Include in the output exactly the lines from the opening of the data through the line containing "return spans", and nothing more.

═══ Raw data

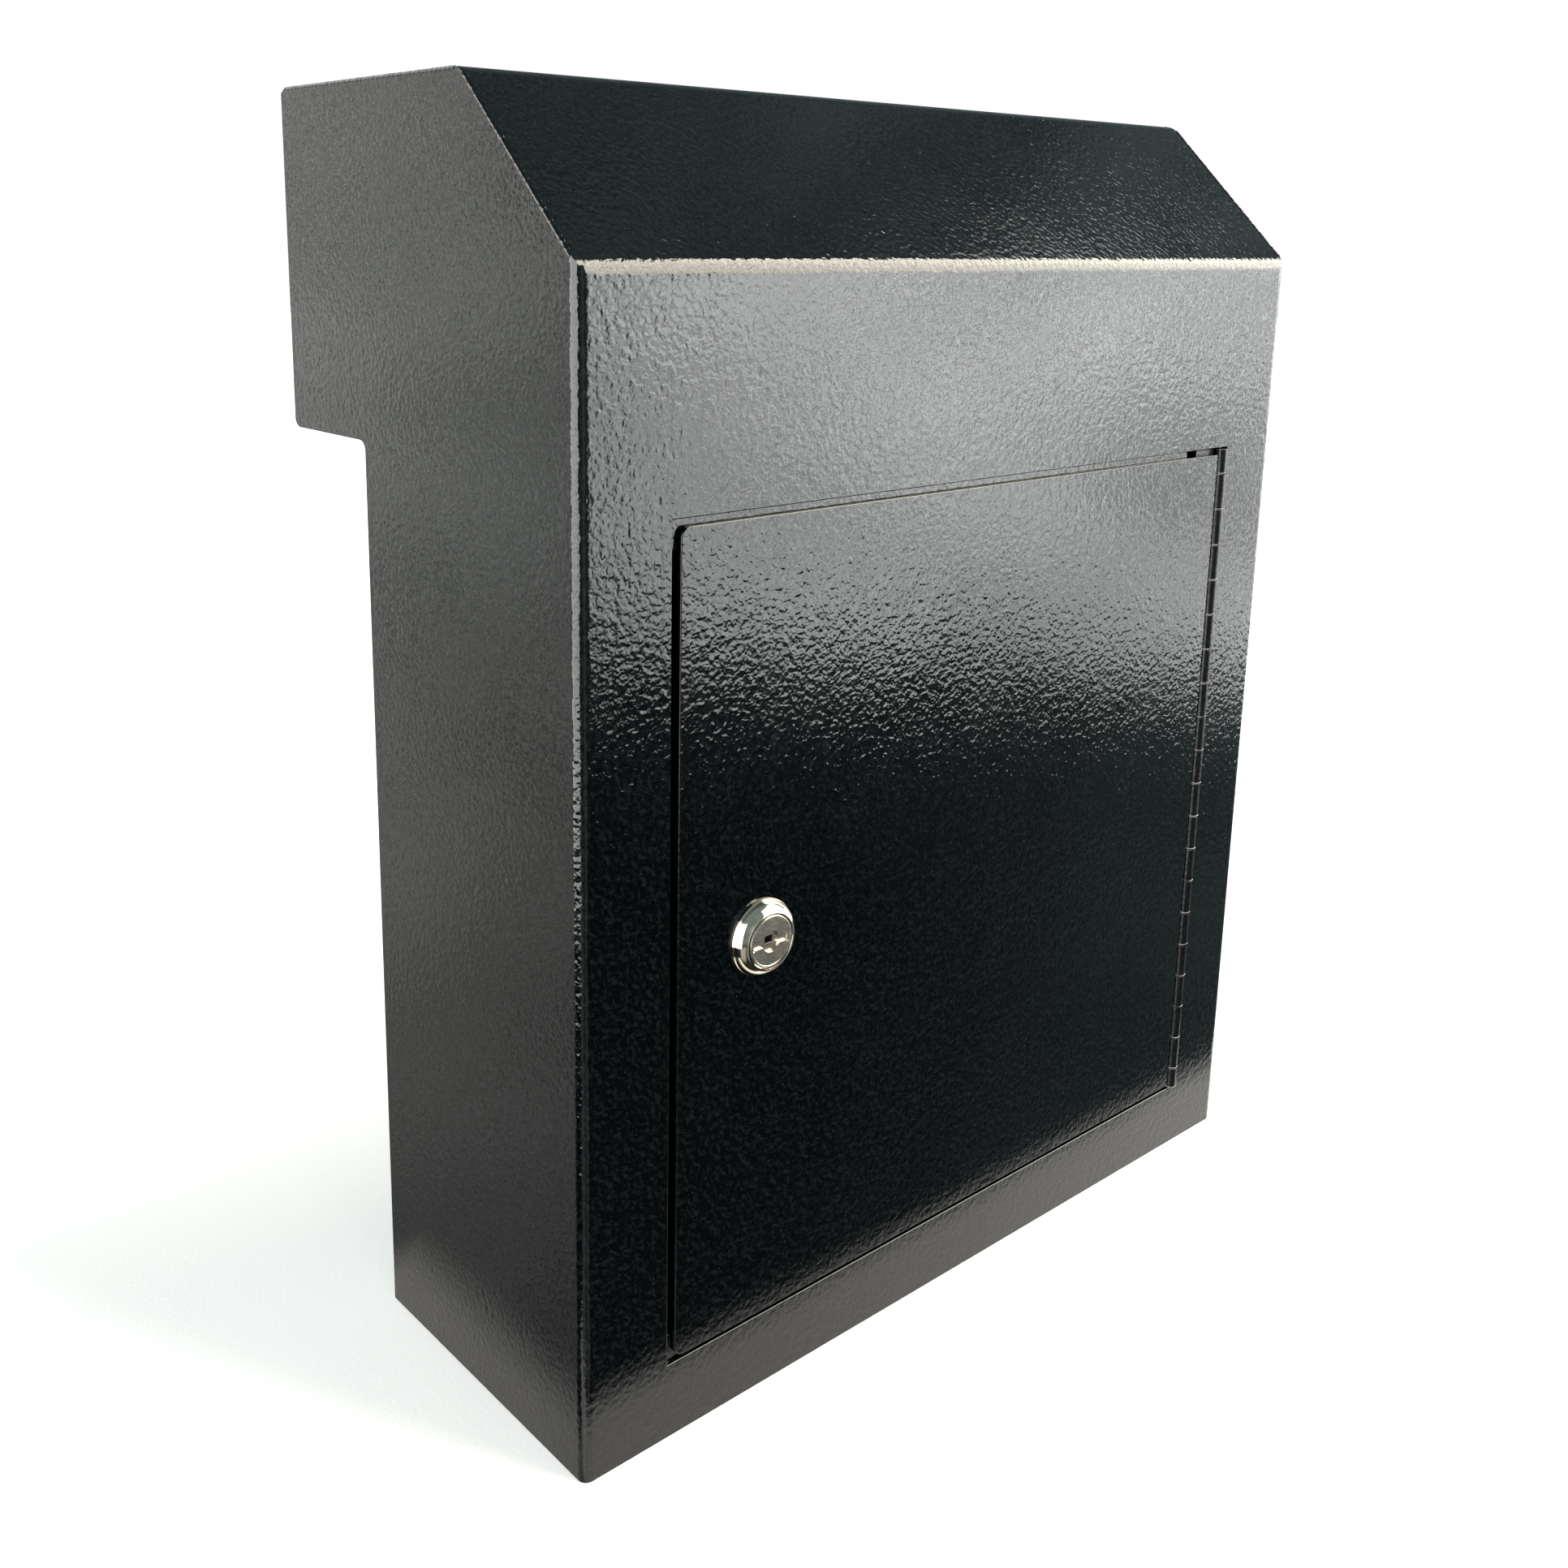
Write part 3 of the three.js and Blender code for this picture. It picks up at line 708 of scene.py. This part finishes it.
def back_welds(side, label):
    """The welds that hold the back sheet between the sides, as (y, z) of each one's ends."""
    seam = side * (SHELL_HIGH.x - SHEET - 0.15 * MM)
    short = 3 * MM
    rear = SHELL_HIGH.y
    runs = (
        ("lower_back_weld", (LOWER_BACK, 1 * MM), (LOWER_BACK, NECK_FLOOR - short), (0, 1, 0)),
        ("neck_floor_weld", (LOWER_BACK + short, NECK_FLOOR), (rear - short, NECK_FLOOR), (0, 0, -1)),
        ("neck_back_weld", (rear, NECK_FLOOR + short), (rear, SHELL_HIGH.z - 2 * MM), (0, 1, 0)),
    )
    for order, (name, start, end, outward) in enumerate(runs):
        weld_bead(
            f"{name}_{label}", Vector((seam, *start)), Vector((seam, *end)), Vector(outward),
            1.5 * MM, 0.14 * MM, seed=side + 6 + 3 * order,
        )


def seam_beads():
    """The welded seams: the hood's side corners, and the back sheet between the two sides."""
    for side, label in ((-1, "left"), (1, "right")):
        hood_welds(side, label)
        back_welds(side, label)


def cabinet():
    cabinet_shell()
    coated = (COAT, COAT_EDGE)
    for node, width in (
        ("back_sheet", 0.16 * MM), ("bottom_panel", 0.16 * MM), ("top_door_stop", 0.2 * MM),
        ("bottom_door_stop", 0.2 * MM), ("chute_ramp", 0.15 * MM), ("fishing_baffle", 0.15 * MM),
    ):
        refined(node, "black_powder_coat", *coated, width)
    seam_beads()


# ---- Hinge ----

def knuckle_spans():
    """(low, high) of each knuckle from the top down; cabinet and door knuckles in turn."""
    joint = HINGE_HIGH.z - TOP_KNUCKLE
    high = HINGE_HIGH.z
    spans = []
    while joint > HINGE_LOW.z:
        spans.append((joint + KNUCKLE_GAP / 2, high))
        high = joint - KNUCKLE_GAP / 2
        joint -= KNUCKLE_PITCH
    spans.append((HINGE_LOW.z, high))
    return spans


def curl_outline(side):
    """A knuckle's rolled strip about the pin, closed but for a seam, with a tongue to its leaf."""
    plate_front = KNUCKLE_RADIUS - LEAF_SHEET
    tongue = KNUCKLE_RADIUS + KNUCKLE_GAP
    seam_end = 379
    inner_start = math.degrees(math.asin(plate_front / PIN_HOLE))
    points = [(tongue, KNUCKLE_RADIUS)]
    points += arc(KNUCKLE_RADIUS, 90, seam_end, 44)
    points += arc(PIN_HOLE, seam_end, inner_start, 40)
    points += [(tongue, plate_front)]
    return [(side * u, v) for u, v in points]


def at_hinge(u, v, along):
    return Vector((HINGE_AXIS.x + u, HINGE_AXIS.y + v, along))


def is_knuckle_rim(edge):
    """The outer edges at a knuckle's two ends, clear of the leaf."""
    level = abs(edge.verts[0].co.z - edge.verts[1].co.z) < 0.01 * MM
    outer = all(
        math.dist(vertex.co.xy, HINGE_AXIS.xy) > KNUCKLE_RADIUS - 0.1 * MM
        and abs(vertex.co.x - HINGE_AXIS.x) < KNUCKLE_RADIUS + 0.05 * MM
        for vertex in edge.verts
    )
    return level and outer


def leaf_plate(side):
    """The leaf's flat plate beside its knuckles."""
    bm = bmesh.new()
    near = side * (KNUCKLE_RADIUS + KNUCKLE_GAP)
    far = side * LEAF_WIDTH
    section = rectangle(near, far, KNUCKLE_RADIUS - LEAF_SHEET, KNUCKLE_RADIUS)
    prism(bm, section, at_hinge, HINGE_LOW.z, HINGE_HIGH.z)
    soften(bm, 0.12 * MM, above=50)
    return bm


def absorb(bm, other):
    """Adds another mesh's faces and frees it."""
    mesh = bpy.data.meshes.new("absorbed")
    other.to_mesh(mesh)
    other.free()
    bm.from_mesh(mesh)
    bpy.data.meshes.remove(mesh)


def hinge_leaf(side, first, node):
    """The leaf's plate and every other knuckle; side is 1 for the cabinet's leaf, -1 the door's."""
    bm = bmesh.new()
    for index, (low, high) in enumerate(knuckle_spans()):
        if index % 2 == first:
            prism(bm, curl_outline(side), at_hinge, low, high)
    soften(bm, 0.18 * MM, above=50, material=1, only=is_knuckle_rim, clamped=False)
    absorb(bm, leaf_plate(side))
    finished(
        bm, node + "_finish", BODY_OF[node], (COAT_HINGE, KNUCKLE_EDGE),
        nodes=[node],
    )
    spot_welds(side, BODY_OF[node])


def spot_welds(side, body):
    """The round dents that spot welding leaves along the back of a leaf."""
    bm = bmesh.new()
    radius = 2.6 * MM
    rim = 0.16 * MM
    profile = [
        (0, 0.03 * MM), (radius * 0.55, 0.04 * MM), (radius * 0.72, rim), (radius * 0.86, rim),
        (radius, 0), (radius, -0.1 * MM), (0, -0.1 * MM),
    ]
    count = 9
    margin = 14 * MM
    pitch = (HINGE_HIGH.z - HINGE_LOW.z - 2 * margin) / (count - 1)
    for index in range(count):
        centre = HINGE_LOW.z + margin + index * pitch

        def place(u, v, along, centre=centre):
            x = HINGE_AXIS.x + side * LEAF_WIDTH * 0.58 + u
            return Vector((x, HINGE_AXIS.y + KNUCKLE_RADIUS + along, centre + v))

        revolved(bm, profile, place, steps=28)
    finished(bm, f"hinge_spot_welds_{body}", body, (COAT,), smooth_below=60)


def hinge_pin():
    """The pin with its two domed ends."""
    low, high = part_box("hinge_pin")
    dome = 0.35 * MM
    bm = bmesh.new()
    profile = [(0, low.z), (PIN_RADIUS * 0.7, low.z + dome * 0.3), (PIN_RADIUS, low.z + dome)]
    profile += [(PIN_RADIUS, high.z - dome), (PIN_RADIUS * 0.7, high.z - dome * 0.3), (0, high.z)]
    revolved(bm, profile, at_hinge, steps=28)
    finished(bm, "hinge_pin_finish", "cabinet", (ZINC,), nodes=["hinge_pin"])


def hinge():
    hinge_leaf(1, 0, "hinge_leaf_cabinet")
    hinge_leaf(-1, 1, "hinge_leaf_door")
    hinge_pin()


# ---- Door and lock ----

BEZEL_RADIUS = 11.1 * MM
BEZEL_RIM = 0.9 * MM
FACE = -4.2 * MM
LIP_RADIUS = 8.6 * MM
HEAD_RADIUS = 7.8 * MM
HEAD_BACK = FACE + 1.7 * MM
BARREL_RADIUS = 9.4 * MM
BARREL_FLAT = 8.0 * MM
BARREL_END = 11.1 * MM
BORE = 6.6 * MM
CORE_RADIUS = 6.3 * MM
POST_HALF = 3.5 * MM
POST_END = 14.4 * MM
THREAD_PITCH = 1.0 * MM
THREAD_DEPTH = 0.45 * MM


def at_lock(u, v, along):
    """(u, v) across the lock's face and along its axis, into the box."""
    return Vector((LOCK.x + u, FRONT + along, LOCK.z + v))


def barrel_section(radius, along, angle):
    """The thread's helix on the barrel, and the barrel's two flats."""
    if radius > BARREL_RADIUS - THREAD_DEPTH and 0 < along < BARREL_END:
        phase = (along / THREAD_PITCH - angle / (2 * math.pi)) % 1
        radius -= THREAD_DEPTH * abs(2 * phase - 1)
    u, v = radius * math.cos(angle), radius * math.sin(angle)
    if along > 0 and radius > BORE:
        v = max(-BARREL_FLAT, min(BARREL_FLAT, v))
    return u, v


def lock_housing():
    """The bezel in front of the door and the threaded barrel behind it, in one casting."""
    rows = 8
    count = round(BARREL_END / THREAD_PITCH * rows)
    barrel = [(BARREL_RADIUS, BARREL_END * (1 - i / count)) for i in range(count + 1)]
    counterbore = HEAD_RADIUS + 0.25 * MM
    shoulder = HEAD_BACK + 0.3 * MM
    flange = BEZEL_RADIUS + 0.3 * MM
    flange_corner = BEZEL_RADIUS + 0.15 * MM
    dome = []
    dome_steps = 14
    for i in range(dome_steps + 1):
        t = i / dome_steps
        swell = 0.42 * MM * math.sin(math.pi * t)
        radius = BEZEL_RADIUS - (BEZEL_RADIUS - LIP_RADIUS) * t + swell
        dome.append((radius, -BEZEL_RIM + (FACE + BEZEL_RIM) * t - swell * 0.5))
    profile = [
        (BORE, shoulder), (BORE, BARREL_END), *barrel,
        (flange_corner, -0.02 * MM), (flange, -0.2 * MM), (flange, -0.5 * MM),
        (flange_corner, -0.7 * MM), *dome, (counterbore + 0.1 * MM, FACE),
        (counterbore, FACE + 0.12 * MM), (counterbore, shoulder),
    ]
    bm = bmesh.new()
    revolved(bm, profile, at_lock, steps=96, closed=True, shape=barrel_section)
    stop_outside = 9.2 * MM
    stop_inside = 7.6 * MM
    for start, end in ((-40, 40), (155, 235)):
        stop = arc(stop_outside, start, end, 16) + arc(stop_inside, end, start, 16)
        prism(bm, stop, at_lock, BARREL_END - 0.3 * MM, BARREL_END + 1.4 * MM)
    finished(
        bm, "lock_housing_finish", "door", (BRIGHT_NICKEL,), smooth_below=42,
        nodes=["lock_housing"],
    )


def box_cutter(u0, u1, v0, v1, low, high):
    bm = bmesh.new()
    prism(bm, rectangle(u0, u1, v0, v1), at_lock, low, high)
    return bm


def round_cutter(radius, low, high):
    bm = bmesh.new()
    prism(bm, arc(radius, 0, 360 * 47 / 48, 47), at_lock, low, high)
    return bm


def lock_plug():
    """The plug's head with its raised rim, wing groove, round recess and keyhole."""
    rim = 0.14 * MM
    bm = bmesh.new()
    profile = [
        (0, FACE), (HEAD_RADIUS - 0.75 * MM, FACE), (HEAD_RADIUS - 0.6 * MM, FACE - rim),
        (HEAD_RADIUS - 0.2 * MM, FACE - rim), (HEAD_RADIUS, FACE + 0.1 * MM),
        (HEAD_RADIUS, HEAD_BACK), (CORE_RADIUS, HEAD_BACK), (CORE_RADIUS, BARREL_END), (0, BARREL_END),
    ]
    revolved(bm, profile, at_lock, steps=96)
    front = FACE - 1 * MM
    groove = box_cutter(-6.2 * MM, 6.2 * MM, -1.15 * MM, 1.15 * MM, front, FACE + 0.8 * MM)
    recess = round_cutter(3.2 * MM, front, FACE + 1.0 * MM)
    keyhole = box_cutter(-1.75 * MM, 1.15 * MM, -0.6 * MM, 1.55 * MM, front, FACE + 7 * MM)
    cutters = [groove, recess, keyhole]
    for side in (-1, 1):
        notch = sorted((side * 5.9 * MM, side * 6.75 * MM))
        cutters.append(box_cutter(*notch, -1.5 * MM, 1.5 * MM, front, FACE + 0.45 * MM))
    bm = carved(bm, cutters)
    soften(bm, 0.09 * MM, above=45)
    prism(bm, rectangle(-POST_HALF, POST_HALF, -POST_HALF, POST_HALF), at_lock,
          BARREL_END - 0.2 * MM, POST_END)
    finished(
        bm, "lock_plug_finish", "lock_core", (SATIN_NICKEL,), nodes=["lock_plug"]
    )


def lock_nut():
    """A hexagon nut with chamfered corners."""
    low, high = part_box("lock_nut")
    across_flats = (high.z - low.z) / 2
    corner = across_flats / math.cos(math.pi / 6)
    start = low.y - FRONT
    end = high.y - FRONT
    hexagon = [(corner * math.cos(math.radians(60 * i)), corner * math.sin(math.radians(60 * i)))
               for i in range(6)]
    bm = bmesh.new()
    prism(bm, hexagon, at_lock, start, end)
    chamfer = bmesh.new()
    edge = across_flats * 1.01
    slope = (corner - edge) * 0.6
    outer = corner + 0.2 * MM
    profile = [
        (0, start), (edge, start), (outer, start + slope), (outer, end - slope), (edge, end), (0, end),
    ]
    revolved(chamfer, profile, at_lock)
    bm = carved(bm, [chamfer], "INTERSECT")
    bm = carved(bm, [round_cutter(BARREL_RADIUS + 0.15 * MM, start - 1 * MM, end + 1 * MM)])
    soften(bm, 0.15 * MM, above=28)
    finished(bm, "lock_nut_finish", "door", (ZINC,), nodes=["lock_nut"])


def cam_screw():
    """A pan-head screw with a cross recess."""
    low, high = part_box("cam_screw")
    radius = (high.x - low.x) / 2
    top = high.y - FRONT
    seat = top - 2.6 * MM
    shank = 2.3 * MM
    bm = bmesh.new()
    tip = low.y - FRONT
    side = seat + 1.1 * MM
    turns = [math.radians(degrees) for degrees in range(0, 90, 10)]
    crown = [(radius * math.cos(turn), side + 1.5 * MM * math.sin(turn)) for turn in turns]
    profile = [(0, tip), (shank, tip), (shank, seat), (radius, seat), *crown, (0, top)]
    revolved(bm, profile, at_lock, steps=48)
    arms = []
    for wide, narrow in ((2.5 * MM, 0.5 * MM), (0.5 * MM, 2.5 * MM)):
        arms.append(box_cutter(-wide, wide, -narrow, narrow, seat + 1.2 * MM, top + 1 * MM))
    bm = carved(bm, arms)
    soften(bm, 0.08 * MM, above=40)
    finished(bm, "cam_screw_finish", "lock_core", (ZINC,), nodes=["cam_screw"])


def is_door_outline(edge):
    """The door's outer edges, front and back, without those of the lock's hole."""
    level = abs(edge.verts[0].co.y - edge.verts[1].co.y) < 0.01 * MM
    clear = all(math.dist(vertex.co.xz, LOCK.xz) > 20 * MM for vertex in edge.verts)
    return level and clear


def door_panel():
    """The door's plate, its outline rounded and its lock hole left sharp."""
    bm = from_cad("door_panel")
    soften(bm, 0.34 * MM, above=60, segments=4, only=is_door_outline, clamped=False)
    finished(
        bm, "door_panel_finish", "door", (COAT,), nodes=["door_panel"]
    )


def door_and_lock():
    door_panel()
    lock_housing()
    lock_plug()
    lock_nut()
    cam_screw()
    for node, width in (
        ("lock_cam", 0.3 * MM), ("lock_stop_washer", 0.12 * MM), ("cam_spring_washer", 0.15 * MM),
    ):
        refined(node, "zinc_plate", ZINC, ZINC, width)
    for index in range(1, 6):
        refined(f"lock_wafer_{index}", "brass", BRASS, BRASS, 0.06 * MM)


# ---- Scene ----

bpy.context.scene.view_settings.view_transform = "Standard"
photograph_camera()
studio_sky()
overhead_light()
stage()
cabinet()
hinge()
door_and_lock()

══════

▶ Response for this exercise
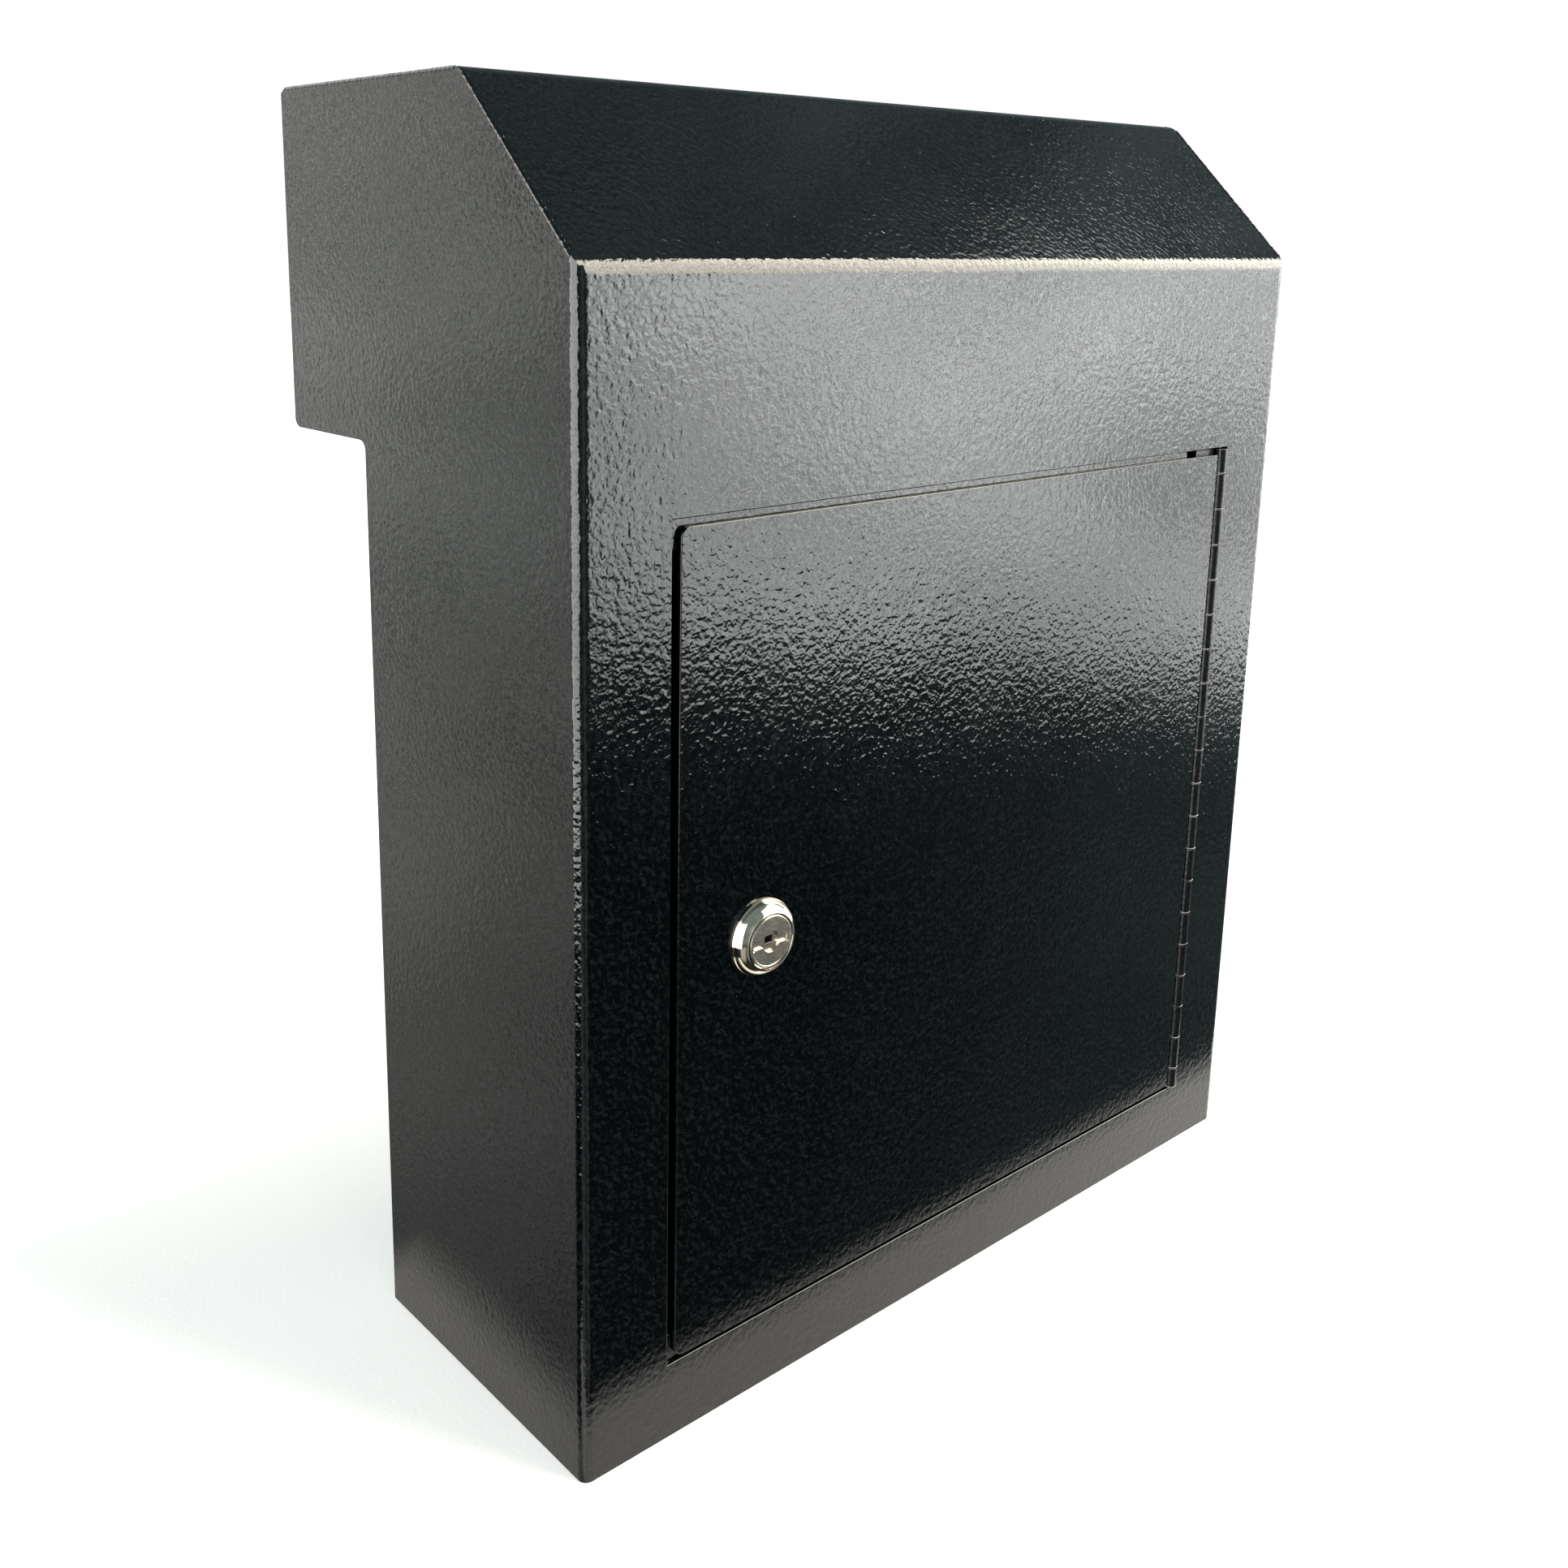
Write part 3 of the three.js and Blender code for this picture. It picks up at line 708 of scene.py. This part finishes it.
def back_welds(side, label):
    """The welds that hold the back sheet between the sides, as (y, z) of each one's ends."""
    seam = side * (SHELL_HIGH.x - SHEET - 0.15 * MM)
    short = 3 * MM
    rear = SHELL_HIGH.y
    runs = (
        ("lower_back_weld", (LOWER_BACK, 1 * MM), (LOWER_BACK, NECK_FLOOR - short), (0, 1, 0)),
        ("neck_floor_weld", (LOWER_BACK + short, NECK_FLOOR), (rear - short, NECK_FLOOR), (0, 0, -1)),
        ("neck_back_weld", (rear, NECK_FLOOR + short), (rear, SHELL_HIGH.z - 2 * MM), (0, 1, 0)),
    )
    for order, (name, start, end, outward) in enumerate(runs):
        weld_bead(
            f"{name}_{label}", Vector((seam, *start)), Vector((seam, *end)), Vector(outward),
            1.5 * MM, 0.14 * MM, seed=side + 6 + 3 * order,
        )


def seam_beads():
    """The welded seams: the hood's side corners, and the back sheet between the two sides."""
    for side, label in ((-1, "left"), (1, "right")):
        hood_welds(side, label)
        back_welds(side, label)


def cabinet():
    cabinet_shell()
    coated = (COAT, COAT_EDGE)
    for node, width in (
        ("back_sheet", 0.16 * MM), ("bottom_panel", 0.16 * MM), ("top_door_stop", 0.2 * MM),
        ("bottom_door_stop", 0.2 * MM), ("chute_ramp", 0.15 * MM), ("fishing_baffle", 0.15 * MM),
    ):
        refined(node, "black_powder_coat", *coated, width)
    seam_beads()


# ---- Hinge ----

def knuckle_spans():
    """(low, high) of each knuckle from the top down; cabinet and door knuckles in turn."""
    joint = HINGE_HIGH.z - TOP_KNUCKLE
    high = HINGE_HIGH.z
    spans = []
    while joint > HINGE_LOW.z:
        spans.append((joint + KNUCKLE_GAP / 2, high))
        high = joint - KNUCKLE_GAP / 2
        joint -= KNUCKLE_PITCH
    spans.append((HINGE_LOW.z, high))
    return spans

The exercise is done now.